* [EXERCISE OBJECTIVE]: Nothing but the lines from the one containing "const darkBronze = new" down to the one containing "before = set(bpy.data.objects)", both included, should be echoed, and each exactly as it stands.

[Records with modeling code]
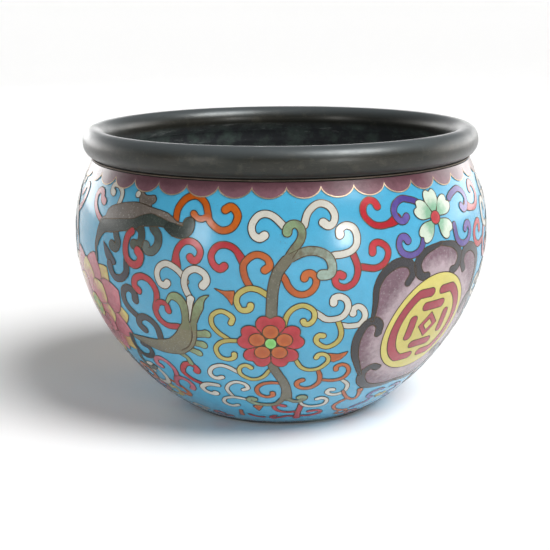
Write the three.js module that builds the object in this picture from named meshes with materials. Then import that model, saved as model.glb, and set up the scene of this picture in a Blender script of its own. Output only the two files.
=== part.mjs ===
// An enamelled bowl: a thick bronze vessel with a heavy rolled rim and a low foot ring,
// a thin coat of fused enamel outside it, and the wire that closes the enamel under the rim.
// Millimetres, +Z up, with the origin at the centre of the underside, on the standing plane.
import * as THREE from 'three';

// Overall shape of the enamelled outside
const overallHeight = 136.5;
const bellyRadius = 100;
const bellyHeight = 85.3;
const neckRadius = 90.8;
const enamelFootRadius = 48;
const footHeight = 1;

// How the side curves: slopes in degrees from level, and fullness as a share of each span
const footSlope = 26.5;
const neckSlope = 113;
const footFullness = 0.44;
const lowerBellyFullness = 0.44;
const upperBellyFullness = 0.52;
const neckFullness = 0.29;

// Thicknesses and the free gap kept between pieces that touch
const metalWall = 2.6;
const enamelThickness = 1.2;
const seatGap = 0.3;

// Rolled rim: an oval section, set a little outside the middle of the wall
const rimWidth = 11.3;
const rimHeight = 13.5;
const rimOutset = 0.9;

// Wire between the enamel and the rim
const wireHeight = 0.8;
const wireProud = 0.15;

// Foot ring under the base
const footRingInset = 1.2;
const footRingWidth = 6;
const baseRecess = 1.3;

// Fineness of the faceted surfaces
const turnSegments = 64;
const curveSteps = 6;
const rimSteps = 6;
const wireSides = 5;

const radians = (degrees) => degrees * Math.PI / 180;
const direction = (degrees, length) =>
  new THREE.Vector2(Math.cos(radians(degrees)), Math.sin(radians(degrees))).multiplyScalar(length);

// The enamel ends below the rim, where the wire lies between two gaps
const rimCentreZ = overallHeight - rimHeight / 2;
const rimUnderside = overallHeight - rimHeight;
const wireCentreZ = rimUnderside - seatGap - wireHeight / 2;
const neckHeight = wireCentreZ - wireHeight / 2 - seatGap;

// Outside of the enamel, as points and inward normals from the foot up to the neck:
// two cubic curves that meet upright at the belly
function sideSamples() {
  const foot = new THREE.Vector2(enamelFootRadius, footHeight);
  const belly = new THREE.Vector2(bellyRadius, bellyHeight);
  const neck = new THREE.Vector2(neckRadius, neckHeight);
  const lowerRise = bellyHeight - footHeight;
  const upperRise = neckHeight - bellyHeight;
  const footReach = footFullness * (bellyRadius - enamelFootRadius);
  const lower = new THREE.CubicBezierCurve(
    foot,
    foot.clone().add(direction(footSlope, footReach)),
    belly.clone().sub(new THREE.Vector2(0, lowerBellyFullness * lowerRise)),
    belly,
  );
  const upper = new THREE.CubicBezierCurve(
    belly,
    belly.clone().add(new THREE.Vector2(0, upperBellyFullness * upperRise)),
    neck.clone().sub(direction(neckSlope, neckFullness * upperRise)),
    neck,
  );
  const samples = [];
  for (const [curve, first] of [[lower, 0], [upper, 1]]) {
    for (let step = first; step <= curveSteps; step += 1) {
      const at = step / curveSteps;
      const along = curve.getTangent(at);
      samples.push({ point: curve.getPoint(at), inward: new THREE.Vector2(-along.y, along.x) });
    }
  }
  return samples;
}

// The side moved inwards by a depth, from the foot up
const side = sideSamples();
const sideAtDepth = (depth) =>
  side.map(({ point, inward }) => point.clone().addScaledVector(inward, depth));

// The rim's oval from where the outer wall runs into it, over the top, to the inner wall
function rimPoints(outerWallRadius, innerWallRadius) {
  const centreRadius = (outerWallRadius + innerWallRadius) / 2 + rimOutset;
  const halfWidth = rimWidth / 2;
  const startAngle = -Math.acos((outerWallRadius - centreRadius) / halfWidth);
  const topAngle = Math.PI / 2;
  const endAngle = 2 * Math.PI - Math.acos((innerWallRadius - centreRadius) / halfWidth);
  const points = [];
  for (const [from, to, first] of [[startAngle, topAngle, 0], [topAngle, endAngle, 1]]) {
    for (let step = first; step <= rimSteps; step += 1) {
      const angle = from + (to - from) * step / rimSteps;
      points.push(new THREE.Vector2(
        centreRadius + halfWidth * Math.cos(angle),
        rimCentreZ + rimHeight / 2 * Math.sin(angle),
      ));
    }
  }
  return points;
}

// A profile of (radius, height) points turned about Z
function turned(profile) {
  return new THREE.LatheGeometry(profile, turnSegments).rotateX(Math.PI / 2);
}

// Vessel: foot ring, outer wall under the enamel, rim, inner wall and flat inner floor
const outerWall = sideAtDepth(enamelThickness + seatGap);
const innerWall = sideAtDepth(enamelThickness + seatGap + metalWall);
const neckWallRadius = outerWall[outerWall.length - 1].x;
const innerNeckRadius = innerWall[innerWall.length - 1].x;

function vesselGeometry() {
  const ringOuter = enamelFootRadius - footRingInset;
  const ringInner = ringOuter - footRingWidth;
  const wallStart = outerWall[0];
  const foot = [
    new THREE.Vector2(0, baseRecess),
    new THREE.Vector2(ringInner, baseRecess),
    new THREE.Vector2(ringInner, 0),
    new THREE.Vector2(ringOuter, 0),
    new THREE.Vector2(ringOuter, wallStart.y),
  ];
  const floorCentre = new THREE.Vector2(0, innerWall[0].y);
  const inside = innerWall.slice().reverse();
  return turned([...foot, ...outerWall, ...rimPoints(neckWallRadius, innerNeckRadius), ...inside, floorCentre]);
}

// Enamel: a shell of even thickness, closed at the foot and at the neck
function enamelGeometry() {
  const outside = sideAtDepth(0);
  const inside = sideAtDepth(enamelThickness).reverse();
  return turned([...outside, ...inside, outside[0].clone()]);
}

// Wire: an oval section that fills the ledge between enamel and rim
function wireGeometry() {
  const innerRadius = neckWallRadius + seatGap;
  const outerRadius = neckRadius + wireProud;
  const points = [];
  for (let step = 0; step <= wireSides; step += 1) {
    const angle = 2 * Math.PI * (step % wireSides) / wireSides;
    points.push(new THREE.Vector2(
      (innerRadius + outerRadius) / 2 + (outerRadius - innerRadius) / 2 * Math.cos(angle),
      wireCentreZ + wireHeight / 2 * Math.sin(angle),
    ));
  }
  return turned(points);
}

const darkBronze = new THREE.MeshStandardMaterial({ color: 0x3c3c38, roughness: 0.38, metalness: 0.9 });
const turquoiseEnamel = new THREE.MeshStandardMaterial({ color: 0x4fb3dc, roughness: 0.2, metalness: 0 });
const copperWire = new THREE.MeshStandardMaterial({ color: 0x9a6a45, roughness: 0.4, metalness: 0.9 });

function addPiece(parent, name, geometry, material) {
  const mesh = new THREE.Mesh(geometry, material);
  mesh.name = name;
  parent.add(mesh);
}

const bowl = new THREE.Group();
addPiece(bowl, 'bronze_vessel', vesselGeometry(), darkBronze);
addPiece(bowl, 'enamel_coat', enamelGeometry(), turquoiseEnamel);
addPiece(bowl, 'edge_wire', wireGeometry(), copperWire);

export default bowl;
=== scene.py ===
import bpy
import bmesh
import numpy as np
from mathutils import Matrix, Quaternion


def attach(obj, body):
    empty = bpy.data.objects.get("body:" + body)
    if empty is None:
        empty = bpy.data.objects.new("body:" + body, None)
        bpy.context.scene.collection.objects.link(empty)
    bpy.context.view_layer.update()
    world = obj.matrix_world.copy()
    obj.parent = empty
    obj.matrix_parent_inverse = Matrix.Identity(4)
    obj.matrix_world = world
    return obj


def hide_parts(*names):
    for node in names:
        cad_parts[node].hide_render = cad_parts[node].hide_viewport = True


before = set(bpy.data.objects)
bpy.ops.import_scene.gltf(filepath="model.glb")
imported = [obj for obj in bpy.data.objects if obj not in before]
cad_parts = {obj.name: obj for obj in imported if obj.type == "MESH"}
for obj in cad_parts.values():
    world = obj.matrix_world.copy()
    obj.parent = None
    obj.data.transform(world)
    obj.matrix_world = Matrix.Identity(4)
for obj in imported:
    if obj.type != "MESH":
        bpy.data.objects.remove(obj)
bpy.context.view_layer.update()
mm = 0.001
print("frame loaded")

# The bowl's side, from the enamel's top edge at the neck down to the foot

bowl = {                        # millimetres and degrees, as in the solid model
    "height": 136.5,
    "bellyRadius": 100.0,
    "bellyHeight": 85.3,
    "neckRadius": 90.8,
    "neckHeight": 121.6,
    "footRadius": 48.0,
    "footHeight": 1.0,
    "footSlope": 26.5,
    "neckSlope": 113.0,
    "footFullness": 0.44,
    "lowerBellyFullness": 0.44,
    "upperBellyFullness": 0.52,
    "neckFullness": 0.29,
    "lowerSteps": 500,          # points along the two curves of the side
    "upperSteps": 260,
}


def bezier(corners, count):
    # cubic curve: four corner points weighted by (1-t)^3, 3t(1-t)^2, 3t^2(1-t) and t^3
    t = np.linspace(0, 1, count)[:, None]
    a, b, c, d = np.array(corners, float)
    return (1 - t)**3 * a + 3 * t * (1 - t)**2 * b + 3 * t**2 * (1 - t) * c + t**3 * d


def onCircle(a):
    # points of the unit circle at angles in radians
    return np.stack([np.cos(a), np.sin(a)], -1)


def wholeTurn(count):
    return np.linspace(0, 2 * np.pi, count, endpoint=False)


def towards(angle, length):
    # (x, y) of a step of that length at an angle in degrees
    return onCircle(np.radians(angle)) * length


def distances(path):
    # how far along the path each of its points lies
    return np.concatenate([[0], np.cumsum(np.hypot(*np.diff(path, axis=0).T))])


def between(at, far, path):
    # points of a path, or directions along it, at given distances
    return np.stack([np.interp(at, far, values) for values in path.T], 1)


foot = np.array([bowl["footRadius"], bowl["footHeight"]])
belly = np.array([bowl["bellyRadius"], bowl["bellyHeight"]])
neck = np.array([bowl["neckRadius"], bowl["neckHeight"]])
lowerRise = bowl["bellyHeight"] - bowl["footHeight"]
upperRise = bowl["neckHeight"] - bowl["bellyHeight"]
lowerSide = bezier([
    foot,
    foot + towards(bowl["footSlope"], bowl["footFullness"] * (belly - foot)[0]),
    belly - [0, bowl["lowerBellyFullness"] * lowerRise],
    belly,
], bowl["lowerSteps"])
upperSide = bezier([
    belly,
    belly + [0, bowl["upperBellyFullness"] * upperRise],
    neck - towards(bowl["neckSlope"], bowl["neckFullness"] * upperRise),
    neck,
], bowl["upperSteps"])
side = np.vstack([lowerSide, upperSide[1:]])[::-1]
sideArc = distances(side)
sideLength = sideArc[-1]
sideSlope = np.gradient(side, sideArc, axis=0)
sideOut = np.stack([-sideSlope[:, 1], sideSlope[:, 0]], 1)
sideOut /= np.hypot(*sideOut.T)[:, None]


def radiusAt(down):
    return np.interp(down, sideArc, side[:, 0])


def onBody(turn, down, lift):
    # turn round the axis, distance down the side, and lift along the side's outward normal
    r = radiusAt(down) + lift * np.interp(down, sideArc, sideOut[:, 0])
    z = np.interp(down, sideArc, side[:, 1]) + lift * np.interp(down, sideArc, sideOut[:, 1])
    a = np.radians(turn)
    return np.stack([r * np.sin(a), -r * np.cos(a), z], -1) * mm


# Making meshes from grids of points

def gridFaces(rows, columns, first=0):
    # quads between neighbouring rows and columns
    i, j = np.meshgrid(np.arange(rows - 1), np.arange(columns - 1), indexing="ij")
    a = (first + i * columns + j).ravel()
    return np.stack([a, a + 1, a + columns + 1, a + columns], 1)


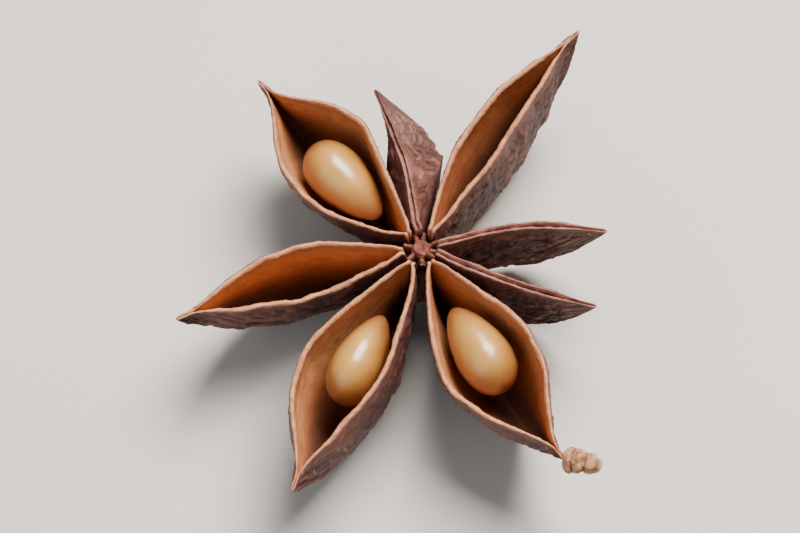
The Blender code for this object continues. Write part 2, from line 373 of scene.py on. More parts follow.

* [REPLY TO THE TASK]:
const darkBronze = new THREE.MeshStandardMaterial({ color: 0x3c3c38, roughness: 0.38, metalness: 0.9 });
const turquoiseEnamel = new THREE.MeshStandardMaterial({ color: 0x4fb3dc, roughness: 0.2, metalness: 0 });
const copperWire = new THREE.MeshStandardMaterial({ color: 0x9a6a45, roughness: 0.4, metalness: 0.9 });

function addPiece(parent, name, geometry, material) {
  const mesh = new THREE.Mesh(geometry, material);
  mesh.name = name;
  parent.add(mesh);
}

const bowl = new THREE.Group();
addPiece(bowl, 'bronze_vessel', vesselGeometry(), darkBronze);
addPiece(bowl, 'enamel_coat', enamelGeometry(), turquoiseEnamel);
addPiece(bowl, 'edge_wire', wireGeometry(), copperWire);

export default bowl;
=== scene.py ===
import bpy
import bmesh
import numpy as np
from mathutils import Matrix, Quaternion


def attach(obj, body):
    empty = bpy.data.objects.get("body:" + body)
    if empty is None:
        empty = bpy.data.objects.new("body:" + body, None)
        bpy.context.scene.collection.objects.link(empty)
    bpy.context.view_layer.update()
    world = obj.matrix_world.copy()
    obj.parent = empty
    obj.matrix_parent_inverse = Matrix.Identity(4)
    obj.matrix_world = world
    return obj


def hide_parts(*names):
    for node in names:
        cad_parts[node].hide_render = cad_parts[node].hide_viewport = True


before = set(bpy.data.objects)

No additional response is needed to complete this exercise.